The Memorial Park includes a replica of the candelabra as well as a triangular structure containing historic photographs of the synagogue.
In his speech at the dedication of the Memorial Park, AJC Director Kuncewicz said that in today’s world we must learn from the past.
He noted that the destruction of the Great Synagogue in Oswiecim took place just one year after the Kristallnacht pogrom in November 1938 provided a prelude to the Holocaust. And he warned against increasing hatred, racism and politically exploited polarization in today’s world.
The November pogrom in Germany was the result of a campaign of hatred, spreading prejudice and superstitions against the minority, which constituted less than 1% of the society. They were portrayed by the political propaganda of the time as the main enemy of the German nation.
Today, unfortunately, similar mechanisms are again politically exploited, whether against refugees or more recently against LGBT Poles. The media, including even public ones, promote pseudoscientific theories, superstitions and prejudice against our fellow citizens and neighbors.
Remembering the history of 80 years ago only makes sense if today we do not look at hatred passively, otherwise we better forget.
Oshpitzin Facebook Page with more pictures
Download full speech by Tomasz Kuncewicz
Read a Times of Israel article about the Memorial project
8 comments on “Poland: Memorial park at site of destroyed Great Synagogue dedicated in Oświęcim, the town where the Nazis built Auschwitz”
My grandmother, Míriam Wolf, maiden name Silbiger, daughter of Yehudah Silbiger, lived just 2 doors away from the great synagogue. Her father Yehudah was the cantor on the high holy days in the great synagogue, as well as cantor all year round in the chevrah lomdei Mishnayos shul.
On my grandfather’s side, Henech Wolf, he is a descendant of the first rabbi of Oshpitzin, rabbi Nosson Aharon Wolf.
The excavation mentioned in the article was initiated and conducted for a documentary film called “A Treasure in Auschwitz”, produced in 2004. The remnants found were part of this excavation done by Yariv Nornberg and Yahaly Gat, both from Israel.
Archaeologists from the University in Torun were also involved
My name is Elka Elshtein. My mother who just passed away was born in Oscwecim in 1929. She lived there with her 3 siblings. Her name was Leah Silbiger (Bochner) on her mother’s side. Her brothers were Yankel and Avrum and sister Gitel (Gusta). I am lookin for survivors of the family
My mother (born 1912 in Oswiecim) was as well a Silbiger – Bilha Silbiger – and she lived together with 7 siblings. She left for Cracow 1926. During the war she was in SSSR, come back to Poland after the war and left 1969 for Sweden.

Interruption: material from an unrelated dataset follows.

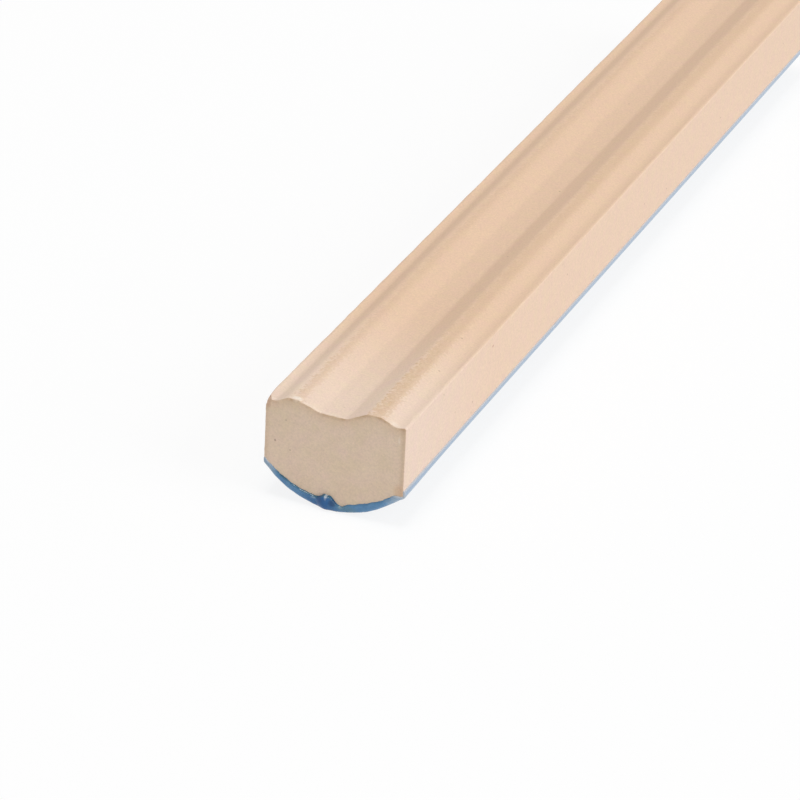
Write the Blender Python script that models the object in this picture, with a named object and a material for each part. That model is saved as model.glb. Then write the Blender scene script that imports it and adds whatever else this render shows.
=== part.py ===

I’d visited Auschwitz in 1982 – in the midst of Martial Law in Poland (long story) – but my husband hadn’t been there and I wanted to return. We went there 4 1/2 years ago; I’d arranged for a private tour guide (someone who’s employed as a guide at Auschwitz-Birkenau) via the Auschwitz Jewish Center (at the Museum of Jewish Heritage here in NYC), since we didn’t want to be part of a large tour. I *highly* recommend doing that; there were *hordes* of large tours (even on a weekday in early May) and we were the only people with a private guide. Summer is even worse, so plan accordingly – and if in fact you want to hire a private guide, you need to arrange it 2-3 months in advance (the cost for the two of us was equivalent to $65 [payable when you make the reservation] and the tour lasted for 3 hours, including – at our prior request – a visit to Birkenau). Our guide was very pleasant and extremely informative.
Additionally, we’d also arranged – via the AJC in NYC – for a tour of the AJC in Oswiecim and for an (all-day) driver. The driver picked us up at our hotel (in Krakow) early that morning and brought us back early that evening (the AJC doesn’t charge for those arrangements, but they gratefully accept donations). Further, the woman at the (NYC) AJC also arranged for us to have lunch after the tour – at Cafe Bergson (which is immediately adjacent to the AJC in Oswiecim, and it’s inside what was formerly the house of the last remaining Jewish resident of the town. His family donated the house to the AJC after his death, and a fundraising campaign enabled extensive renovations). The lunch was *delicious*, it cost us only 25 PLN/each, and the young woman working at the cafe was very friendly.
Our tour guide from the AJC was a very well-informed and very enthusiastic young man (he was spending a year doing that in lieu of military service) and the cost was only 10 PLN per person (we’d also arranged in advance to have him take us [with our driver] to the [small] Jewish cemetery). Afterwards we met the (very nice) director of the AJC and we asked what was an appropriate amount to tip the guide (20 PLN).
In my second paragraph above, I meant to say that the AJC doesn’t charge for *making* those arrangements (certainly there was a charge for the [all-day] driver ).
80 years is no time, shortly the chidren of today will regard the horror of WW2 as just another event in history if we are not careful so the opening of this park is a step in the right direction but education on its own is not sufficient, we cannot stand by and ignore the increasing rise of anti semitic literature and publications and pretend that it will go away, if we do that we have learned nothing!